Agents are said to have warned Profumo off associating with Ward’s seedy circle, and he ended the affair which remained hidden from the public until 1963.
But Keeler was destined to become a controversial figure and future events were to blow open the seedy scandal.
Keeler claimed a boyfriend, Lucky (Aloysius) Gordon assaulted her in the street and held her hostage for two days. Gordon was a British-based Jamaican jazz singer who arrived in Scotland in 1948 and moved to London soon after.
Keeler sought the protection of another lover, Johnny Edgecombe, which culminated in a fight between Edgecombe and Gordon at the Flamingo Club in Wardour Street in October 1962. Gordon required 17 stitches after Edgecombe slit his face with a knife. He later posted the 17 used stitches to Keeler and warned her that for each stitch he had sent she would get two on her face in return.
It was a subsequent shooting at Stephen Ward’s house in December 1962 that set-in motion events that brought to light the infamous Profumo Affair.
Edgecombe, a 30-year-old hustler from Antigua, took a taxi to Ward’s house at 17 Wimpole Mews in Marylebone, central London, where Christine Keeler was holed-up.
He rang the doorbell and called up at her to come down. She refused and threw a pound out of the window for his cab fare. We he couldn’t force open the door, he fired five shots at the lock from a handgun Keeler had given him earlier for protection from Lucky Gordon.
Mandy (Marilyn) Rice-Davies often visited Keeler at the house she shared with Ward at Wimpole Mews and, after Keeler had moved elsewhere, lived there herself, between September and December 1962. Keeler was visiting Rice-Davies at Wimpole Mews on 14 December 1962 when Edgecombe fired at the door.

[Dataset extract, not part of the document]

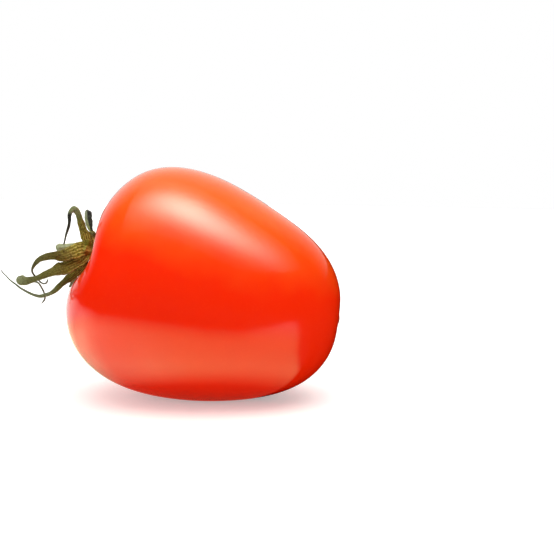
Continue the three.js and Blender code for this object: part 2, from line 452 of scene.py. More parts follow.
# %% Fruit material
# Painted light: the upper stops make the top a lighter orange, for the light from above and the glow
# round the highlight.
SKIN_REDS_AND_TOP_LIGHT = [
    (0.1, (0.78, 0.014, 0.0004)),
    (0.5, (0.84, 0.018, 0.0006)),
    (0.75, (0.88, 0.066, 0.004)),
    (1.0, (0.90, 0.130, 0.016)),
]
BROAD_BLOTCHES, FINE_BLOTCHES, SMEARS = (26.0, 1.6), (2.2, 1.4), (5.0, 1.0)
TOP_LIGHT_SPREAD = (-0.3, 1.0)
BROAD_SHARE = 0.3
MOTTLE_COLOR = (0.88, 0.04, 0.002)
MOTTLE_STRENGTH = 0.12
FLECK_COLOR = (0.95, 0.10, 0.006)
FLECK_SPREAD = (0.1, 0.26, 0.06, 0.0)
FLECKS_PER_M = 900.0
PORES_PER_M = 1400.0
PORE_SHARE = 0.35
SCAR_COLOR = (0.15, 0.055, 0.012)
SCAR_SPREAD, WEAR_SPREAD = (0.15, 1.0), (0.1, 0.9, 0.0, 0.4)
STAIN_COLOR = (0.42, 0.06, 0.006)
STAIN_SPREAD = (0.72, 0.95)
WAX_ROUGHNESS = (0.2, 0.8, 0.08, 0.13)
WAX_IOR = 1.45
FLESH_WEIGHT = 0.12
FLESH_RADIUS = (1.0, 0.18, 0.04)
FLESH_DEPTH = 2.5
SKIN_RELIEF = (0.12, 0.12)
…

The investigation of the shooting eventually led to Ward being charged with living off immoral earnings. He took a drug overdose the day before his trial ended and died on August 3, 1963. The case also led to rumours about Keeler and Profumo.
Rice-Davies became a central witness in Ward’s trial that brought attention to the girls’ involvement with Ward’s social set, and affairs with many powerful people, including the then Viscount Astor.
The scandal that unravelled eventually saw Prime Minister Harold McMillan resign in 1963 and Harold Wilson’s Labour Party defeated the Conservatives in an ensuing general election on 15 October 1964.
After her relationship with Gordon ended, Keeler was assaulted at a friend’s home in April 1963. She accused Gordon of the attack, and on June 7, mainly on her evidence, he was found guilty in June 1963 and sentenced to three years’ jail. In June 1963, Gordon was jailed for three years for assaulting Keeler.
Guilty to perjury
His conviction was later overturned by the Court of Appeal when two witnesses were found who were able to refute Keeler’s accusations. She pleaded guilty to perjury in December 1963 and received a nine-month jail sentence, which she served at Hill Hall women’s prison in Essex.
Many years later, papers released by MI5 revealed Profumo had previously had a long-running relationship with a glamorous Nazi spy who may have tried to blackmail him.
Gisela Winegard, a German-born fashion and photographer’s model, met Profumo in Oxford in 1936 and maintained contact with him for at least 20 years during which time she ran a Nazi secret information service in occupied Paris, had a child with a high-ranking German officer, and was jailed for espionage on the liberation of Paris in 1944.
Christine Keeler, who lived under the name of Sloane for many years and always denied she was a prostitute, was briefly married twice after the Profumo Affair; both marriages ended in divorce. She had two sons, James from her first marriage and Seymour from her second, and a granddaughter.
Her son, Seymour Platt, who lives in Ireland, said he, his wife and their daughter had last seen his mother a week before her death. “There was a lot of good around Chris’s rather tragic life, because there was a family around her that loved her,” he said. “I think what happened to her back in the day was quite damaging.”
A BBC series revisiting the Profumo scandal is to start filming in 2018.
Mandy Rice-Davies died in 2014 aged 70. Johnny Edgecombe died in 2010. Lucky Gordon died in March 2017. Peter Rachman died in 1972.
John Profumo died in London on 9 March 2006 without ever having spoken publicly about the scandal that ended his political career.
- SIDELIGHTS: At the height of the scandal, the first prime minister of independent Malaya (now Malaysia) Tunku Abdul Rahman arrived in London for a visit. At a reception at Heathrow Airport when asked what he wanted to do first, he replied “I want Mandi” which shocked the reception party which wasn’t aware that “Mandi” means “take a bath” in Malay.
- Christine Keeler sold her story to newspapers around the world and was the subject of a proposed film, the Keeler Affair, which was never released in the UK. To promote the film, she agreed to pose naked for Australian photographer Lewis Morley in a studio in Peter Cook’s Establishment Club. Most of her body was covered by the curved back of a bent plywood chair – a copy of the iconic Model 3107 by Danish designer Arne Jacobsen. Sales of the Jacobsen chairs reportedly surged. The chair is an exhibit at the Victoria and Albert Museum.